O ruído urbano tem deliciado e saturado a minha cabeça. Choca aquele braço encasacado com o meu, a minha mala é empurrada do outro lado, o guarda-chuva ameaça alguns pés. Tocam-se as pessoas com alarme, tocam as buzinas, tocam os telemóveis, toca o alarme de fecho de portas dos transportes. Lá fora ou ali dentro ninguém se toca humanamente e todos soltam o olhar assustado para o acaso dos diferentes que mantêm a mais banal das conversas.

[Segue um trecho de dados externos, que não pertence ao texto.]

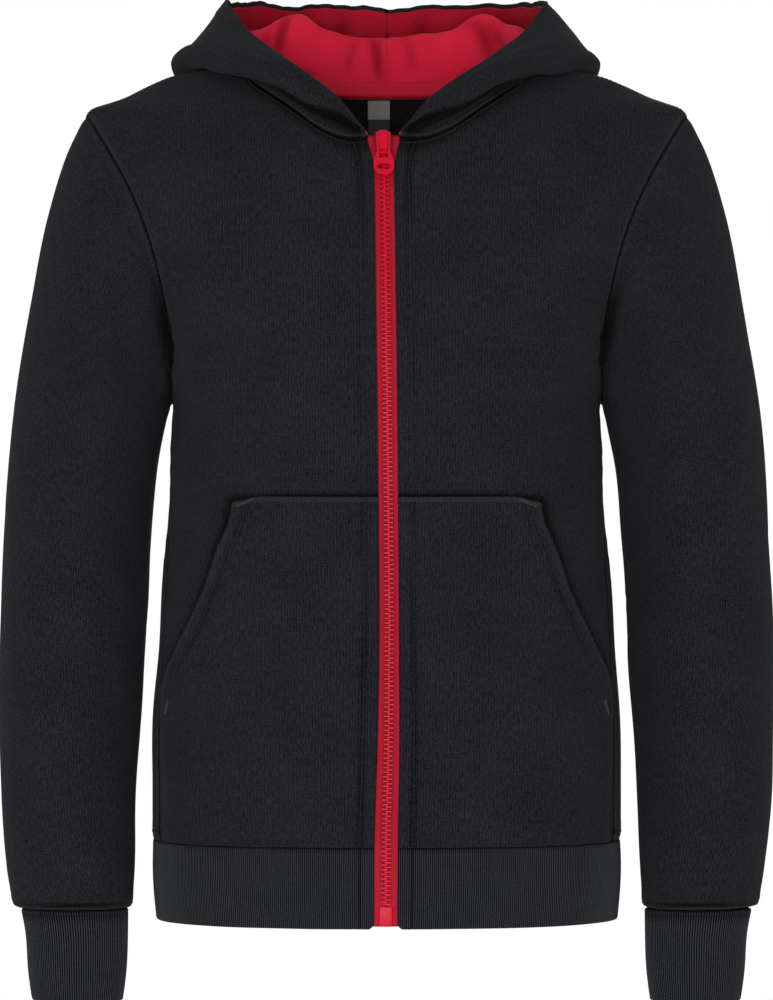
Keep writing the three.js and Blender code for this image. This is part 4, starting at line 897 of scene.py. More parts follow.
def stitch_piece(name, runs, look):
    """One piece of many stitches, from runs of path, outward directions and settings."""
    points = np.concatenate([stitch_points(path, out, **settings) for path, out, settings in runs])
    ring = np.arange(5)
    nxt = (ring + 1) % 5
    tips = np.concatenate([
        np.stack([np.full(5, 20), nxt, ring], -1),
        np.stack([np.full(5, 21), 15 + ring, 15 + nxt], -1),
    ])
    offset = (np.arange(len(points)) * 22)[:, None, None]
    polygons = [(tube_quads(5, 3)[None] + offset).reshape(-1, 4), (tips[None] + offset).reshape(-1, 3)]
    return finished(put_mesh(name, points.reshape(-1, 3), polygons), look)


stitch_runs = {}  # path, outward directions and settings of each run, by the name of its piece


def sew(group, path, out, **settings):
    """Keeps a run of stitches for the group's piece."""
    stitch_runs.setdefault(group, []).append((path, out, settings))


def sew_line(group, faces, field, at, axis, part=slice(None), **settings):
    """Sews along the line where a field has a value, or along a part of it. Faces are the grid
    that is sewn and its outward directions."""
    path, out = (line_on(p, field, at, axis)[part] for p in faces)
    sew(group, path, out, **settings)


# ---------------------------------------------------------------- the sleeves' form and the armhole
sleeve_at = all_columns(SLEEVE)


def sleeve_oval(v, turn):
    """Ring v of the sleeve: from its inner to its outer line by cosine, to the front by sine."""
    ox, oz, ix, iz, half, y = np.moveaxis(sleeve_at(v), -1, 0)
    share = (1 + np.cos(turn)) / 2
    return np.stack([ix + (ox - ix) * share, y - half * np.sin(turn), iz + (oz - iz) * share], -1)


def armhole(turn):
    """The armhole's loop: front from the shoulder (0) to the armpit (pi), then up behind."""
    turn = np.mod(turn, 2 * np.pi)[..., None]
    share = turn[..., 0] / np.pi
    return np.where(turn <= np.pi, arm_front(np.minimum(share, 1)), arm_back(np.clip(2 - share, 0, 1)))


def sleeve_form(v, turn):
    """The oval, pulled to the armhole's loop by (1 - v / reach)^2.2 near the armhole."""
    pull = armhole(turn) - sleeve_oval(0 * v, turn)
    keep = np.clip(1 - v / ARMHOLE_REACH, 0, 1) ** 2.2
    return sleeve_oval(v, turn) + pull * keep[..., None]


def armhole_mitre(turn):
    """Directions at the armhole: across from body to sleeve, and inward into the garment, on
    the plane that halves the angle between the two."""
    step = 0.02
    point = armhole(turn)
    along = unit(armhole(turn + step) - armhole(turn - step))
    forward = np.where(turn <= np.pi, 1, -1)[..., None]
    out_body = body_normal(onto_body(point + np.array([0, -1e-3, 0]) * forward))
    v = np.full_like(turn, 0.02)
    enter = sleeve_form(v, turn) - point
    enter = unit(enter - along * (enter * along).sum(-1, keepdims=True))
    leave = unit(np.cross(along, out_body))
    sign = np.where((leave * np.array([1, 0, 0.3])).sum(-1) < 0, -1, 1)[..., None]
    leave = leave * sign
    low = bell(np.mod(turn, 2 * np.pi), np.pi, 0.12)[..., None]
    leave = unit(leave * (1 - low) + np.array([0, 0, 1]) * low)
    across = unit(leave + enter)
    inward = unit(np.cross(along, across))
    sleeve_out = unit(np.cross(along, enter))
    sleeve_out = sleeve_out * np.where((sleeve_out * out_body).sum(-1) < 0, -1, 1)[..., None]
    flip = np.where((inward * (out_body + sleeve_out)).sum(-1) > 0, -1, 1)[..., None]
    return across, inward * flip


# ---------------------------------------------------------------- body panels
def arc_across(x, z, face):
    """Length of the body's section from the middle to x, as chords of 40 steps of its angle."""
    half = body_half(z)
    depth = body_front(z) if face < 0 else body_back(z)
    reach = np.arcsin(np.clip(np.abs(x) / half, 0, 1) ** (SQUARENESS / 2))
    t = np.linspace(0, 1, 41)
    angle = reach[..., None] * t
    px = half[..., None] * np.sin(angle) ** (2 / SQUARENESS)
    py = depth[..., None] * np.cos(angle) ** (2 / SQUARENESS)
    steps = np.hypot(np.diff(px, axis=-1), np.diff(py, axis=-1))
    return np.sign(x) * steps.sum(-1)


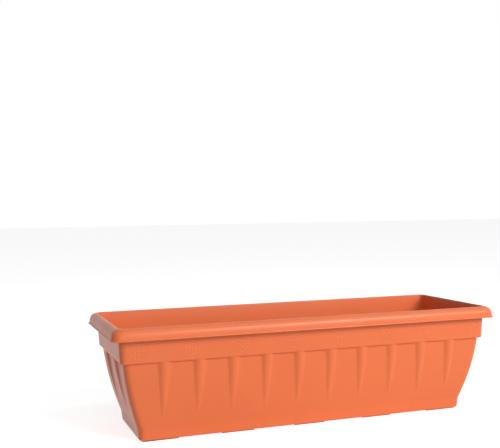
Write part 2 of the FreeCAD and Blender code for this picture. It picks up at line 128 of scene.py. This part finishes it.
class Finish:
    """The nodes of a material or of the world, under construction."""

    def __init__(self, owner):
        owner.use_nodes = True
        self.tree = owner.node_tree
        self.tree.nodes.clear()

    def add(self, kind, settings=None, inputs=None, output=0):
        """Add a node: its settings first, then values or links for its sockets."""
        node = self.tree.nodes.new(kind)
        for name, setting in (settings or {}).items():
            setattr(node, name, setting)
        for name, value in (inputs or {}).items():
            if isinstance(value, Value):
                self.tree.links.new(value.socket, node.inputs[name])
            else:
                node.inputs[name].default_value = value
        return Value(self, node.outputs[output]) if node.outputs else None

    def noise(self, place, scale, detail, roughness=0.5):
        """Cloudy noise over the surface, mostly between 0.3 and 0.7."""
        return self.add("ShaderNodeTexNoise", None, {
            "Vector": place, "Scale": scale, "Detail": detail, "Roughness": roughness})


# %% [markdown]
# ## Terracotta plastic
# The planter is coloured right through with a warm orange-brown pigment. The skin is satin: it
# has a fine grain from the mould, it is a little cloudy where the melt cooled, and handling has
# left some places smoother than others. Four noises at four scales give the cloud, the fine
# speckle of the pigment, the grain and the handling. They read Object coordinates, in metres, so
# they have the same scale on every piece. A picture wrapped round the planter would show a seam.

# %% Terracotta plastic
MIX_FACTOR, MIX_FIRST, MIX_SECOND, MIX_COLOUR = 0, 6, 7, 2  # sockets of a Mix node for colours
ROUGHNESS_SPREAD = 0.16
GRAIN_STRENGTH, GRAIN_DEPTH = 0.25, 0.00025
PLASTIC_IOR, SHEEN_LEVEL = 1.46, 0.3


def terracotta(name, pigment, shadow_pigment, smoothness):
    """A satin plastic that varies between two pigments; a low smoothness value shines more."""
    material = bpy.data.materials.new(name)
    finish = Finish(material)
    place = finish.add("ShaderNodeTexCoord", output="Object")
    cloud = finish.noise(place, scale=9, detail=3)
    speckle = finish.noise(place, scale=900, detail=2)
    grain = finish.noise(place, scale=1600, detail=3, roughness=0.6)
    handled = finish.noise(place, scale=28, detail=5, roughness=0.6)
    tint = finish.add("ShaderNodeMix", {"data_type": "RGBA"}, {
        MIX_FACTOR: 0.7 * cloud + 0.3 * speckle,
        MIX_FIRST: shadow_pigment, MIX_SECOND: pigment}, MIX_COLOUR)
    relief = finish.add("ShaderNodeBump", None, {
        "Strength": GRAIN_STRENGTH, "Distance": GRAIN_DEPTH,
        "Height": 0.7 * grain + 0.3 * speckle})
    shader = finish.add("ShaderNodeBsdfPrincipled", None, {
        "Base Color": tint, "Roughness": smoothness + ROUGHNESS_SPREAD * handled,
        "Normal": relief, "IOR": PLASTIC_IOR, "Specular IOR Level": SHEEN_LEVEL})
    finish.add("ShaderNodeOutputMaterial", None, {"Surface": shader})
    return material


moulded = terracotta("terracotta_plastic", pigment=(0.83, 0.195, 0.066, 1),
                     shadow_pigment=(0.72, 0.155, 0.05, 1), smoothness=0.25)
plugs_finish = terracotta("plug_plastic", pigment=(0.74, 0.17, 0.06, 1),
                          shadow_pigment=(0.62, 0.135, 0.045, 1), smoothness=0.32)
print("finishes:", moulded.name, plugs_finish.name)

# %% [markdown]
# ## The belly and its flutes in numbers
# The sides bow outwards in a shallow curve from the step down to the crease. Each flute is a
# half-round rib. It starts flush with the band and gets narrower and lower until it sinks into
# the belly. Such a rib is part of a circle across, so its radius and its rise at a level give its
# half-width. A cove softens the line where it meets the belly. The moulding has one wall
# thickness, so the inside has the same shape, one wall further in.

# %% Belly and flute
TOP_RADIUS, TIP_RADIUS = 11.48, 2.8
TOP_RISE, TIP_RISE = 4.05, -0.15
TOP_WIDTH, NARROWEST = 8.75, 1.5
COVE, COVE_STEP = 2.6, 1.3
FULL_COVE_RISE = 2


def between(start, end, share):
    """The value at a share of the way from a start to an end."""
    return start + (end - start) * share


def spread(start, end, steps):
    """Values at equal steps from a start to an end."""
    return [between(start, end, step / steps) for step in range(steps + 1)]


def belly_inset(face, level):
    """Inset of the belly on this face at a level."""
    share = (STEP_LEVEL - level) / (STEP_LEVEL - CREASE_LEVEL)
    chord = between(BELLY_TOP_INSET, face.base - PLINTH_DRAFT, share)
    return chord - 4 * face.bulge * share * (1 - share)


def flute_circle(level, wall):
    """Radius, rise and half-width of a flute at a level, on the skin a wall further in."""
    share = min(max((STEP_LEVEL - level) / (STEP_LEVEL - TIP_LEVEL), 0), 1)
    radius = between(TOP_RADIUS, TIP_RADIUS, share) - wall
    rise = between(TOP_RISE, TIP_RISE, share)
    half_width = math.sqrt(max(2 * radius * rise - rise * rise, 0))
    return radius, rise, half_width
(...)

Não gosto de conversar. Nada me sai como eu quero, preciso da minha memorização provocada, observo os outros em excesso. E eu, não faço nada. Digo que fez, digo que não gosto que fez e nada digo para procurar voltar a gostar do que as pessoas dizem ou fazem. As pessoas, essas, sim, são essas que me estão a saturar. E no entanto elas vivem bem, sorriem e até soltam gargalhadas com a reduzida percentagem de espontaneidade que sai da minha boca. Não sou eu que tenho de me sentir saturada. Sei bem quem tem sido saturante aqui.

Revolta-me pensar no que se pensa à nossa volta, porque a cada dia se pensa menos, e quem pensa mais sai prejudicado. Herdei esta obsessão pela concretização, por esta minúcia que, a dado ponto, me enlouquece. E sei, contudo, que não concretizo nada, que penso em demasia no que o outro encasacado fez mal, que me orgulho da minha visão madura, que aponto críticas que sei fundamentar e que no fim da história não me gratificam em nada, porque limito-me a ver o que se passa em meu redor.

Se eu não pensasse tanto, talvez fizesse mais. Frustra saber que faria as coisas certas e não me mexer para fazê-las. Frustra demais. Entristece, enlouquece. Satura.

Preciso de parar. As minhas folhas e o som de uma qualquer máquina obrigam-me a parar de pensar, este pensar que hoje já é fazer, é fazer ouvir o que penso. Mas já é tarde, a cabeça pesa, fazer agora é desgastante. Pensar, tudo bem. Isso não sai assim de mim.

São mais folhas que me esperam. E muito mais do que folhas.